GAMERS HELP ENHANCE FARMLAND MAPPING, MONITOR GLOBAL FOOD SUPPLY THROUGH PLAY

Video game players around the world are helping real-world farmers classify unidentified cropland and refine existing maps, enabling on-the-ground organizations to better track food harvests.

Cropland Capture, a game launched by the International Institute for Applied Systems Analysis (IIASA) and hosted by the Geo-Wiki Project, challenges players to examine Google Earth images and detect croplands. Players earn points based on how many fields they identify. At the end of the game's six-month tournament, those at the top of the leaderboard will be entered into a drawing for a chance to win prizes such as a brand-new smartphone or tablet device.

Cropland Capture

Screenshot from IIASA’s Cropland Capture

Within the first week of Cropland Capture’s release, players had identified 65,000 square kilometers of cropland, proving to be just as successful as cropland experts. The IIASA plans to use thousands of data points gathered from game play to improve contemporary satellite cropland maps, which currently feature coarse resolution and limited national data. These enhanced maps will ultimately help organizations better understand global food security, identify yield gaps, and monitor crops affected by droughts.

Cropland Capture adds to a growing genre of crowdsourcing games that aim to solve complex scientific problems. Foldit, a game from researchers at the University of Washington, challenges online gamers to figure out how to fold proteins into their complex 3D forms through a series of 10 puzzles, helping scientists enhance their understanding of protein structures. In addition, Massachusetts Institute of Technology researchers developed EyeWire, a game in which players must color in 3D images of the retina in order to build a map of neural connections between our eyes and our brains. Both games have been highly successful: Foldit players redesigned an existing protein to increase its efficiency more than eighteenfold and EyeWire players have mapped more than one million 3D neuron cubes.

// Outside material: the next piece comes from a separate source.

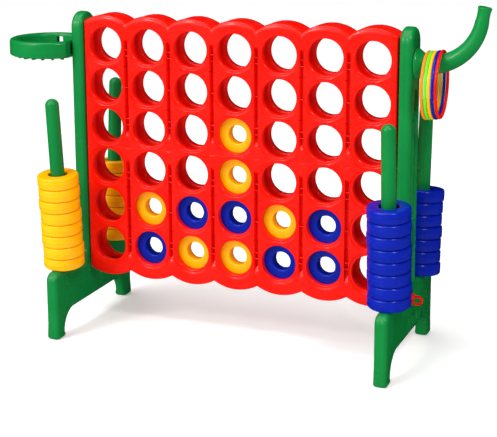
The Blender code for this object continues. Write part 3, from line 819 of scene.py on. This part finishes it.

Cropland Capture and other crowdsourcing games are more than entertainment – they help scientists improve real-life issues such as global health and food security. To play CropLand Capture, visit: http://bit.ly/1cCIpRP.

In the News

12/16/2013 — How Tetris is the Route to ECB Glory — Wall Street Journal

12/10/2013 — Games They Love, Skills They Need — New York Times

Latest News Releases

Quote of the Month

"We're seeing if we can take really hard math problems and map them onto interesting, attractive puzzle games that online players will solve for fun. By leveraging players' intelligence and ingenuity on a broad scale, we hope to reduce security analysts' workloads and fundamentally improve the availability of formal verification."

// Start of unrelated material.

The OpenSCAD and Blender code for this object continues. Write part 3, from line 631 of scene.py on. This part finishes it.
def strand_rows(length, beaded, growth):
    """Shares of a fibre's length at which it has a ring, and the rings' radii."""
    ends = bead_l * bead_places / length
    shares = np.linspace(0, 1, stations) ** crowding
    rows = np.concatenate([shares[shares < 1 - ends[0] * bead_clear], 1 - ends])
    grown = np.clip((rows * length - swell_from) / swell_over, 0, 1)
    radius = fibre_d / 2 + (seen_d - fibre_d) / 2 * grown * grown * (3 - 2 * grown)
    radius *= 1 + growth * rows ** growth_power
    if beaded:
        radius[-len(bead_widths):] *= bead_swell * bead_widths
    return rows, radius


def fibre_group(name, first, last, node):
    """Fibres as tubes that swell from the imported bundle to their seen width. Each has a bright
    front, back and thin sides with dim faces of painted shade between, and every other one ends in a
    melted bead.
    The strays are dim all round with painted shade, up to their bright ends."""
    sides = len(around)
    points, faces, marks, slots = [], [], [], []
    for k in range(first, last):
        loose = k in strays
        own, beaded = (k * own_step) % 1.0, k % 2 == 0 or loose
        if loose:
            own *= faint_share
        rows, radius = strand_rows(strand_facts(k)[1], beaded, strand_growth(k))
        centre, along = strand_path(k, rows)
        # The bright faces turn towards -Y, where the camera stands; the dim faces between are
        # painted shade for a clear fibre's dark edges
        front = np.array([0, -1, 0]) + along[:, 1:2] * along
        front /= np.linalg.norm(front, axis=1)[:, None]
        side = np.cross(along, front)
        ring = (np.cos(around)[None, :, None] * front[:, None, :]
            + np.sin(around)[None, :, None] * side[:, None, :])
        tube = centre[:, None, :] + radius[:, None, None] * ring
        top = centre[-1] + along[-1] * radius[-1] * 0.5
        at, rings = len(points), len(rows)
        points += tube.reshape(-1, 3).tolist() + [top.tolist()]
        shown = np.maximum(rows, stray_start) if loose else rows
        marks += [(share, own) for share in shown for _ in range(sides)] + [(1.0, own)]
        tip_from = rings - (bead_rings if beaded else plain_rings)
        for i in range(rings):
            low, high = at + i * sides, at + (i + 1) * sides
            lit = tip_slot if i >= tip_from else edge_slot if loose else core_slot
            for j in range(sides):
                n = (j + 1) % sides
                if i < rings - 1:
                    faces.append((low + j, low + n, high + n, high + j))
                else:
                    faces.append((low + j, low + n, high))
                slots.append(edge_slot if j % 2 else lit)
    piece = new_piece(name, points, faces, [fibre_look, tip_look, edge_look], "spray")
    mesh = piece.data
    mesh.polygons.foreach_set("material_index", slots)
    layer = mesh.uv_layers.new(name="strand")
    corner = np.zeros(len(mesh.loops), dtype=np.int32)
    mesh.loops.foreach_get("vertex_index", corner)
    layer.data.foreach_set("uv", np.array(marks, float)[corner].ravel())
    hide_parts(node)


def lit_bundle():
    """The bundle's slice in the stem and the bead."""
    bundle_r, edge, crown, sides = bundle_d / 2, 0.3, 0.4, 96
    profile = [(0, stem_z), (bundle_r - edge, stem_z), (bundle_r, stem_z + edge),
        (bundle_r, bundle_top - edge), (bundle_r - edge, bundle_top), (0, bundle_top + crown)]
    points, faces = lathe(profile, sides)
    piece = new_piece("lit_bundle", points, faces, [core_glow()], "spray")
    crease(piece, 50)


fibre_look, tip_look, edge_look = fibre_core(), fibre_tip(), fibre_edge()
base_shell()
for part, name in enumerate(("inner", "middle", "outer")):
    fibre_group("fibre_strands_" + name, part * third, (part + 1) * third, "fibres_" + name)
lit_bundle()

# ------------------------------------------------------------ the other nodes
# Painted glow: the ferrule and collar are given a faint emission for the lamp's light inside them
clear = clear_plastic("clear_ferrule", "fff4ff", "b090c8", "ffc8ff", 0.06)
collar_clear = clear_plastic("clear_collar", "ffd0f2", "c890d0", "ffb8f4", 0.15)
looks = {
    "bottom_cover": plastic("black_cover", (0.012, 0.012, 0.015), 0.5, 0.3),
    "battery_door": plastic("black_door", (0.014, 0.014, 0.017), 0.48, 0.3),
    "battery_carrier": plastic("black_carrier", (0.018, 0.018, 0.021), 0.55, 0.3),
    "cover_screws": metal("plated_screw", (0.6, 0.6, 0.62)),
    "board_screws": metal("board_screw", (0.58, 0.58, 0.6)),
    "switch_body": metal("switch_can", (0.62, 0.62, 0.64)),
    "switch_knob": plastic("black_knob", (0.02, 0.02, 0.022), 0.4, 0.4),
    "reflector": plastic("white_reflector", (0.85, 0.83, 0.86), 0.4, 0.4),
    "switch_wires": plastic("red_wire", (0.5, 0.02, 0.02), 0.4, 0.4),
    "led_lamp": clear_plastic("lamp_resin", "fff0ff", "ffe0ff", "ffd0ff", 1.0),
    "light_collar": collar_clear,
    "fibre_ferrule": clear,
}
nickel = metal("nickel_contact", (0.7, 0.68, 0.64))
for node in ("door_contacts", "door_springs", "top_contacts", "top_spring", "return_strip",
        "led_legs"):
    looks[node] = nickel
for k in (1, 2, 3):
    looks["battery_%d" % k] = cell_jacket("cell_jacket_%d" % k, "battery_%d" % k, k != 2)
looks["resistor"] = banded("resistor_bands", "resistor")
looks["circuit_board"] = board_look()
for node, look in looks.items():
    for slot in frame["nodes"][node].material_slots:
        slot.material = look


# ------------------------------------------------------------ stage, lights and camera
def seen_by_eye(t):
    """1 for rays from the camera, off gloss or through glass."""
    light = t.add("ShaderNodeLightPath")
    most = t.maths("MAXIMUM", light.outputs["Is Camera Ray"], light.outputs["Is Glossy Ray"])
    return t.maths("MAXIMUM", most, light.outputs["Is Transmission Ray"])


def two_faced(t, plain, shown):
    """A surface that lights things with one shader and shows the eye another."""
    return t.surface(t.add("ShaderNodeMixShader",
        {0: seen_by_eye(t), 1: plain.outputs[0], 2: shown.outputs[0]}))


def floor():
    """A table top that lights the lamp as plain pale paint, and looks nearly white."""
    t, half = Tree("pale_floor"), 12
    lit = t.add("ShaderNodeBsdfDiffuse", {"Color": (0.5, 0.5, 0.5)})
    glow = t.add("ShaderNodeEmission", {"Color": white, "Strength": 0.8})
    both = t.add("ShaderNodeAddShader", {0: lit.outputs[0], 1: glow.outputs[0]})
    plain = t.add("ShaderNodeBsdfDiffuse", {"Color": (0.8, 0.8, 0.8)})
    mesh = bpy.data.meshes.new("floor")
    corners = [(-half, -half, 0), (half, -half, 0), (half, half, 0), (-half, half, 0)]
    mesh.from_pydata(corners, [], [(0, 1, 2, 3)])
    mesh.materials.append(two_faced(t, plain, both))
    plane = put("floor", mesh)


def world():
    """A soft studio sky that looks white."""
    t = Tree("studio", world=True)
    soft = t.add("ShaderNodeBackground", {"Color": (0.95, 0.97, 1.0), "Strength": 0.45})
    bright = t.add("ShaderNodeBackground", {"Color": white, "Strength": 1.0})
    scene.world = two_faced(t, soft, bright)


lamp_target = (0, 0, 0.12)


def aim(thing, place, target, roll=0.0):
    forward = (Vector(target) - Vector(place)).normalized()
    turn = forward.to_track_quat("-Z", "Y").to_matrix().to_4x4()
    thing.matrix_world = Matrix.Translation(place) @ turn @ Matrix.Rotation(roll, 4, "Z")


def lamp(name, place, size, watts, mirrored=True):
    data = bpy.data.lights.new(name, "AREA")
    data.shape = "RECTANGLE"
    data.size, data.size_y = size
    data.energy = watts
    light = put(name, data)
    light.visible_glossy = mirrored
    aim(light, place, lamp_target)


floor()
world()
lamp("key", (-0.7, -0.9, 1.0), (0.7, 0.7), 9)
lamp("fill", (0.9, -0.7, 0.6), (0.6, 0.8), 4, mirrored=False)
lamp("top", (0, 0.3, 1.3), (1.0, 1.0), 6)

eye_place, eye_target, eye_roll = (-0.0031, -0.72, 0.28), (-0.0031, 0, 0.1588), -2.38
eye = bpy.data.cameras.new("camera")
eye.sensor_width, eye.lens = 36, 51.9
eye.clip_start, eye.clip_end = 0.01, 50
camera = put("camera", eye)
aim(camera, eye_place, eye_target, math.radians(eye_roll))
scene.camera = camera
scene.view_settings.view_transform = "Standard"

Drew Dean, program manager of the Defense Advanced Research Projects Agency, on the vision behind a series of online games aimed at locating software vulnerabilities in the IT systems used by military, governmental, and commercial bodies

Did You Know?

In a recent paper published in the American Psychological Association’s flagship journal, American Psychology, researchers concluded that previous studies of video games failed to adequately consider the potential for game play to promote well-being – including the prevention and treatment of mental health problems – and called for a more balanced research perspective on video games.

Statistic of the Month

The Smithsonian Institution’s American Art Museum in Washington, D.C. added two video games – Flower and Halo 2600 – to its permanent collection. 

ESA Foundation Impact Update

Next month, the Lewis and Clark Foundation – an ESA Foundation grantee – will launch Meriwether, a historically-accurate, 3D computer role-playing game in which players experience Lewis and Clark's epic adventure across North America.